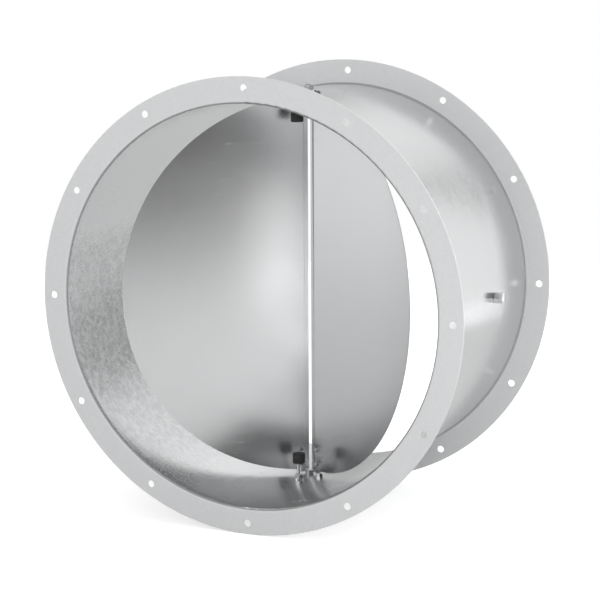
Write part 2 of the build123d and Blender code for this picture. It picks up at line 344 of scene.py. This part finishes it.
def casing_screws():
    """The two small screws beside the hinge, head outside and thread through their nuts inside."""
    screws = []
    for end, angle in (("upper", CASING_SCREW_ANGLE), ("lower", 180 - CASING_SCREW_ANGLE)):
        head = hexagon(end + "_screw_head", M5_FLATS, OUTER_R, OUTER_R + M5_HEAD)
        shank = thread(
            end + "_screw_thread", M5, INNER_R - CASING_SCREW_INSIDE, OUTER_R + THREAD_OVERLAP
        )
        screw = join(end + "_screw", [head, shank])
        screws.append(settle(screw, around(angle, CASING_SCREW_Y)))
    pair = smooth(join("casing_screw_pair", screws))
    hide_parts("casing_screws")
    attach(pair, "casing")
    return [pair]


def set_rivet(name, front):
    """A set blind rivet along Z: its bulb in front of the sheets, and behind them its domed head
    with the hole where the stem broke off. Its profile is in millimetres."""
    bulb = (
        (1.25, -3.4), (1.35, -2.9), (2.10, -2.8), (2.60, -2.4), (2.75, -1.8), (2.65, -0.8),
        (2.20, -0.1), (2.00, 0.0),
    )
    head = (
        (2.00, 0.0), (4.00, 0.0), (4.00, 0.2), (3.50, 0.7), (2.60, 1.05), (1.40, 1.2), (1.05, 1.15),
        (0.98, 0.5),
    )
    steps = [(radius / 1000, front + height / 1000) for radius, height in bulb]
    steps += [(radius / 1000, BRACKET_BACK + height / 1000) for radius, height in head]
    return turned(name, (0.0007, front - 0.0035), steps, sides=24)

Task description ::
List every line above that contains the word "pair".

Solution to this task ::
    pair = smooth(join("casing_screw_pair", screws))
    attach(pair, "casing")
    return [pair]